Great white shark attack survivor may have encountered 'biggest ever' on record, scientists say
Experts say the shark could be as big as world record holder Deep Blue
A great white shark which savaged a swimmer at a Californian beach last week is one of the largest in the world and could be the biggest ever recorded, scientists say.
62-year-old Steve Bruemmer lost 30 pints of blood after the shark savaged his stomach, arm and leg in one giant bite.
Mr Bruemmer was dragged over 100 yards to shore by a surf instructor and two paddleboarders who spotted the struggling swimmer.
Miraculously the swimmer is set to make a full recovery after the incident at Lover's Point Beach in Monterey, California.
Upon examination of Mr Bruemmer's wounds, the California Department of Fish and Wildlife confirmed the damage had been delivered by a great white shark.
Scientists estimate the shark is up to 20ft long – tipping the upper threshold of the maximum size great whites can grow to.
The largest great white shark ever documented was Deep Blue. She weighed in at 2.5 tonnes and is thought to be over 50 years old.
The enormous female shark has been spotted stalking the waters around Mexico's Guadalupe Island 550 miles to the South.
On average, great whites can live for up to 60 years, growing continuously throughout their lifetime.

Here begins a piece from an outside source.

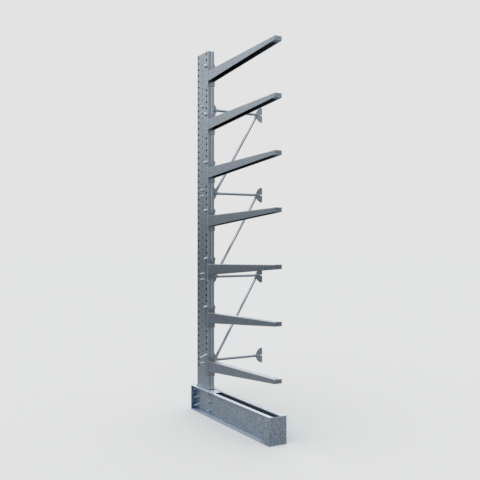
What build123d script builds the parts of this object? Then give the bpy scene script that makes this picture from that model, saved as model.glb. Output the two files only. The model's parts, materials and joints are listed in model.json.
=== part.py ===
from build123d import *
import math
import os

os.makedirs("parts", exist_ok=True)

# Cantilever rack: one perforated column on a long double-channel foot, seven tapered arms to the
# front, and the bracing of the next bay to the right.
# Millimetres. +Z up, arms point to -Y, bracing goes to +X.
# The origin is on the floor, under the middle of the column.

# Column: a closed folded section, 200 deep, with a shallow V groove down its front and back.
COLUMN_HEIGHT = 3000
COLUMN_DEPTH = 200
COLUMN_WIDTH = 60
COLUMN_WALL = 3
COLUMN_CORNER = 7
GROOVE_MOUTH = 18
GROOVE_FLOOR = 2
GROOVE_DEPTH = 6
BASE_PLATE = 8

# Perforation of the column's two sides, on a 50 mm pitch.
PITCH = 50
ROW_INSET = 25
FIRST_HOLE = 380
ROW_COUNT = 52
ROW_HOLE = 18
CENTRE_HOLE = 11

# Foot: two channels back to back, with the column between their webs.
FOOT_HEIGHT = 200
FOOT_HALF_WIDTH = 72
FOOT_SHEET = 4
FOOT_BEND = 6
FOOT_REAR = 130
FOOT_FRONT = -1120
CAP_RETURN = 60
SPACER_REAR = -106
SPACER_LENGTH = 120
SPACER_BOTTOM = 24
SPACER_TOP = 197
SPACER_NOTCH = 14
FOOT_BOLT_LEVELS = (42, 110, 178)
FOOT_BOLT_REAR = 75
FOOT_BOLT_FRONT = -150
ANCHOR_HOLE = 14
ANCHOR_X = 53
ANCHOR_REAR = 20
ANCHOR_FRONT = -1000

# Arms: an inverted channel that tapers towards its tip and rises a little.
ARM_COUNT = 7
ARM_SPACING = 400
TOP_PIVOT = 2880
ARM_TIP = -1125
ARM_WIDTH = 60
ARM_SHEET = 3
ARM_BEND = 5
ARM_ROOT_DROP = 43
ARM_ROOT_HEIGHT = 86
ARM_TIP_HEIGHT = 30
ARM_RISE = 25
STOP_HOLE = 13
STOP_INSET = 25
SIDE_HOLE = 8
SIDE_INSET = 34
TAB_LENGTH = 48
TAB_PLAY = 0.2
WELD_BEVEL = 2

# Arm head: a folded bracket around the column's front, on one through bolt at its top.
HEAD_SHEET = 4
HEAD_PLAY = 0.5
HEAD_DEPTH = 54
HEAD_DROP = 168
HEAD_BEND = 5
CHEEK_RADIUS = 25
PLATE_TOP_DROP = 6
PIVOT_CLEARANCE = 0.5

# Bracing: four horizontal and three diagonal bars between folded half-moon brackets.
BRACE_LEVELS = (430, 1130, 1830, 2530)
BAY_CLEAR = 510
BRACKET_SHEET = 4
BRACKET_HALF_HEIGHT = 66
BRACKET_REACH = 61
BRACKET_LOBE = 10
BRACKET_WEB_FRONT = -24
TAB_REAR = 20
TAB_INNER = 7
TAB_OUTER = 46
TAB_CORNER = 8
SLOT_HEIGHT = 9
SLOT_DEPTH = 22
BRACKET_BOLT_OFFSET = 25
BRACE_BOLT_REACH = 47
BAR_DIAMETER = 20
TONGUE_WIDTH = 23
TONGUE_THICKNESS = 6
TONGUE_TAPER = 26
RIM_ARCS = ((30, 120), (150, 60), (210, 120), (330, 60))
HORIZONTAL_FLAT = 20
DIAGONAL_FLAT = 36

# Fasteners: shank diameter, width across flats, head height, nut height, washer diameter and
# washer thickness.
M16 = (16, 24, 10, 13, 30, 3)
M10 = (10, 17, 6.4, 8, 20, 2)
HOLE_PLAY = 1
THREAD_PLAY = 0.2
CROWN_HEIGHT = 0.14
CROWN_WIDTH = 0.98
POINT_CHAMFER = 0.1
FOOT_THREAD_ENDS = {FOOT_BOLT_REAR: 20, FOOT_BOLT_FRONT: 8}
ARM_THREAD_END = 4
BRACKET_THREAD_END = 12
BRACE_THREAD_END = 4

HALF = COLUMN_WIDTH / 2
COLUMN_FRONT = -COLUMN_DEPTH / 2
PIVOT_Y = COLUMN_FRONT + ROW_INSET
HEAD_FRONT = COLUMN_FRONT - HEAD_SHEET
HEAD_INNER = HALF + HEAD_PLAY
HEAD_OUTER = HEAD_INNER + HEAD_SHEET
ARM_END = ARM_TIP + ARM_SHEET
PIVOT_LEVELS = [TOP_PIVOT - ARM_SPACING * i for i in range(ARM_COUNT)]
FAR_FACE = HALF + BAY_CLEAR
WEB_OUTER = HALF + FOOT_SHEET
ARM_REACH = HEAD_FRONT - ARM_TIP
ARM_SLOPE = ARM_RISE / ARM_REACH
ARM_LEAN = math.degrees(math.atan(ARM_SLOPE))
LEVEL_COUNT = len(BRACE_LEVELS)
NEAR_BOLT = HALF + BRACE_BOLT_REACH
FAR_BOLT = FAR_FACE - BRACE_BOLT_REACH
FRONT_LAYER = BRACKET_WEB_FRONT - TONGUE_THICKNESS
REAR_LAYER = BRACKET_WEB_FRONT + BRACKET_SHEET
FRONT_BAR = FRONT_LAYER + TONGUE_THICKNESS / 2
REAR_BAR = REAR_LAYER + TONGUE_THICKNESS / 2
FAR_MIRROR = Plane(origin=(HALF + BAY_CLEAR / 2, 0, 0), z_dir=(1, 0, 0))


def box(x, y, z):
    """A block between two X, two Y and two Z values."""
    block = Box(x[1] - x[0], y[1] - y[0], z[1] - z[0], align=(Align.MIN, Align.MIN, Align.MIN))
    return Pos(x[0], y[0], z[0]) * block


def rod_x(x0, x1, y, z, diameter):
    """A round rod along X."""
    return Pos((x0 + x1) / 2, y, z) * Rot(0, 90, 0) * Cylinder(diameter / 2, x1 - x0)


def rod_y(x, y0, y1, z, diameter):
    """A round rod along Y."""
    return Pos(x, (y0 + y1) / 2, z) * Rot(90, 0, 0) * Cylinder(diameter / 2, y1 - y0)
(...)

Beachgoers described the harrowing scene at the Monterey beach, detailing the blood red water in which Mr Bruemmer was dragged from.
Police officer Paul bandy and his nurse wife Aimee Johns were paddleboarding when they heard the screams for help from a lone swimmer.
Alongside surf instructor Heath Braddock, the heroes pulled Mr Bruemmer from the ocean.
Mr Braddock described the scene when he discovered the savaged swimmer: "He was 300ft out. A lot of tourists cry wolf and cry out ‘shark!’ It’s rarely the case. It’s usually a dolphin.
"But this guy continued to scream frantically. I saw the pool of blood around him so I knew it was real."
The surf instructor continued: "I pulled on his good arm and they lifted the other arm that had been bitten.
"His leg wound was the most pronounced – his bone was fully showing. Most of the damage was on his stomach the front side."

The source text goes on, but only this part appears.